# collarum



## carp_killer (Nov 24, 2006)

anybody ever used one? just wondering if theres any tips i should no about i have one on its way so now i can hopefully get a coyote since i cant use 330s on dryland anymore.


----------



## xdeano (Jan 14, 2005)

I've read a lot on them and they seem really effective. They act just like the government M-44 (sodium cyanide). They are great for use in city limits on feral dogs and coyotes. I haven't had the chance to use one yet, they sure know what they want for them though. Have you watched any of the video's on their site? I'd say just set it like a trap, same placement as you would normally set a trap. It should work.

http://www.collarum.com/

Xdeano


----------



## carp_killer (Nov 24, 2006)

ya they definetly no what they want for um i watched the video that it comes with and i think i no enough now to master it seems like it should be effective now i wont have to worry AS MUCH about catching a bird hunters dog


----------



## xdeano (Jan 14, 2005)

well you'll still catch a bird dog if you're not careful. A bird dog will still smell the bait and pull it, unless they have either done it before or have been trained off of it with a shock collar.

But you won't kill them, that's the good thing. Unless you set them up with a locking snare. That initial scare from the trap going off will set a snare so fast that it'd be hard to get them off.

Deano


----------



## AKTrapper_2 (Aug 9, 2007)

trapper_2, Sorry for the following off-topic reply but...

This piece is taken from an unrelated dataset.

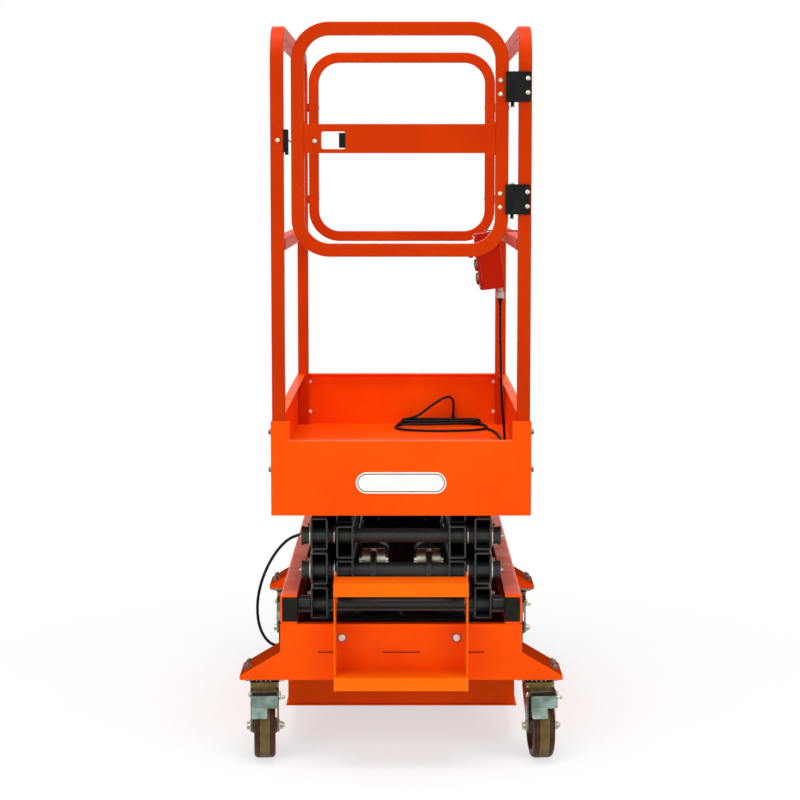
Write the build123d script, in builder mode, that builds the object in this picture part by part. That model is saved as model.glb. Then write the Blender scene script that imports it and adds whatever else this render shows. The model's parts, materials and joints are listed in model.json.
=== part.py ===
"""A small push-around scissor lift: a steel base on four swivel casters, three
stages of crossed arms raised by two hydraulic cylinders, and a guarded deck.

X runs across the machine, Y from the gate end to the back, Z up, in millimetres.
The origin is on the floor, under the middle of the whole machine.
"""

import os
from math import asin, atan2, cos, degrees, hypot, radians, sin, tan

from build123d import *

os.makedirs("parts", exist_ok=True)

# ---- overall ---------------------------------------------------------------
deck_length = 1170.0
deck_width = 604.0
step_reach = 88.0
front_face = step_reach - (deck_length + step_reach) / 2
back_face = front_face + deck_length
running = 0.06  # radial clearance of a pin in its bush
loose = 0.4  # radial clearance at the pivots where the linkage is opened
flat_gap = 0.3  # between flat faces that slide past each other

# ---- casters ---------------------------------------------------------------
caster_height = 190.0
caster_x = deck_width / 2 + 23.0
caster_inset = 69.0  # swivel axis behind the end face of the base
caster_plate_x, caster_plate_y, caster_plate_thick = 108.0, 102.0, 5.0
race_radius, race_height = 36.0, 8.0
king_pin_radius = 6.0
crown_thick = 6.0
fork_wall = 4.5
wheel_radius, wheel_width = 75.0, 50.0
wheel_trail = 45.0
hub_radius, hub_width = 18.0, 57.4
axle_radius = 6.0
pedal_width, tab_width = 60.0, 36.0
fork_angles = {"front_left": 4.0, "front_right": 5.0, "rear_left": 0.0, "rear_right": -3.0}

# ---- base ------------------------------------------------------------------
rail_set_in = 19.0  # rails inside the deck's sides
rail_outer_x = deck_width / 2 - rail_set_in
rail_width, rail_height, rail_wall = 40.0, 68.0, 5.0
end_height = 134.0  # height of the plates that close the base at each end
end_plate = 5.0
end_flange = 20.0
outrigger_reach, outrigger_depth = 96.0, 125.0  # reach from the rails' outer faces
outrigger_tip_x = rail_outer_x + outrigger_reach
outrigger_floor, outrigger_tip_height, outrigger_rise = 8.0, 10.0, 67.0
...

I noticed your support bowfishing signature. I started last year and my first fish was a Mako shark. Here at home I really only have suckers to go for, but what a blast. I'm hooked! Later in the year I got my first big game animal with a bow, a cow moose. I have been hunting for over 20 years and can't believe I waited so long to hunt with a bow.

Happy trapping ( I still have a while before seasons open here) and bowfishing!


----------